The problem here, then, is that all these people are confusing "Maharashtrian" for "Marathi". The problem is, ever since the peasant/warrior caste in Maharashtra appropriated the word "Maratha" for themselves, Marathi-speakers have lacked an acceptable ethnonym. We may call ourselves the Marathi people, but that just doesn't cut it, somehow. So people started using the word "Maharashtrian" as an ethnonym to describe Marathi speakers and followers of the Marathi way of life (in other words, the Chosen People). But this is imprecise. Some people are Marathi but not Maharashtrians. Some people are Maharashtrians but not Marathi. Shivajirao Gaekwad and Madhavrao Scindia fall in the former category, while Ratan Tata, Yazad Jal and Suresh Kalmadi fall in the latter. The people living in the Occupied Territories are Marathi, but are denied the status of Maharashtrians by the evil Kannadiga Occupation Government and their nefarious northern allies. In fact, everybody who lives between Attock and Cuttack can be considered Maharashtrians regardless of language and culture, living as they do in Greater Maharashtra.
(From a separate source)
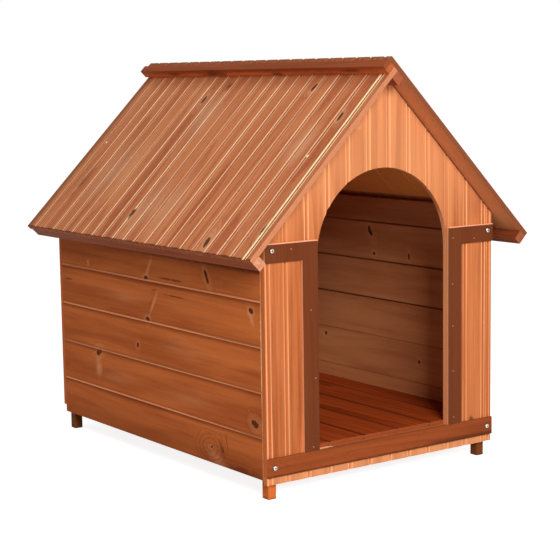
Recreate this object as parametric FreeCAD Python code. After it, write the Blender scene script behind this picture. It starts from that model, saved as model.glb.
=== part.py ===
import FreeCAD, Part
import math
import os

# A small wooden dog house: a gabled box of tongue-and-groove boards on four corner posts.
# +X is to the right of someone who looks at the doorway, +Y runs from the doorway to the
# rear wall, +Z is up. The origin is on the ground, in the middle of the outer dimensions.
# Both roof slopes stand at 45 degrees, so that they meet in a square corner at the ridge.
# All sizes are in millimetres.

# ---- Whole house ----------------------------------------------------------------------
HOUSE_WIDTH = 560.0        # over the outer faces of the side walls
HOUSE_DEPTH = 780.0        # over the outer faces of the front and rear panels
EAVE_HEIGHT = 469.0        # underside of the roof at the wall, above the front panel's bottom
FOOT_HEIGHT = 30.0         # clear height under the front panel
SIDE_RAISE = 8.0           # bottom edge of the side walls above that of the front panel
REAR_RAISE = 23.0          # the same for the rear panel
WALL_SETBACK = 1.0         # gap between the front panel and the ends of the side boards
EAVE_OVERHANG = 52.0       # lower corner of the roof boards beyond the side wall
FRONT_OVERHANG = 42.0      # roof boards in front of the front panel
REAR_OVERHANG = 33.0       # roof boards behind the rear panel
STRIP_OVERHANG = 11.0      # ridge strip behind the roof boards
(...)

The way is clear. "Maharashtrian" must never be used as an ethnonym. That word should only be Marathi, as in the Marathi people, or that Marathi person. Any and all residents of the Great State of Maharashtra in good standing may be called Maharashtrians. I encourage you to adopt this usage, and educate others about the difference.

Because together, we can, and we will.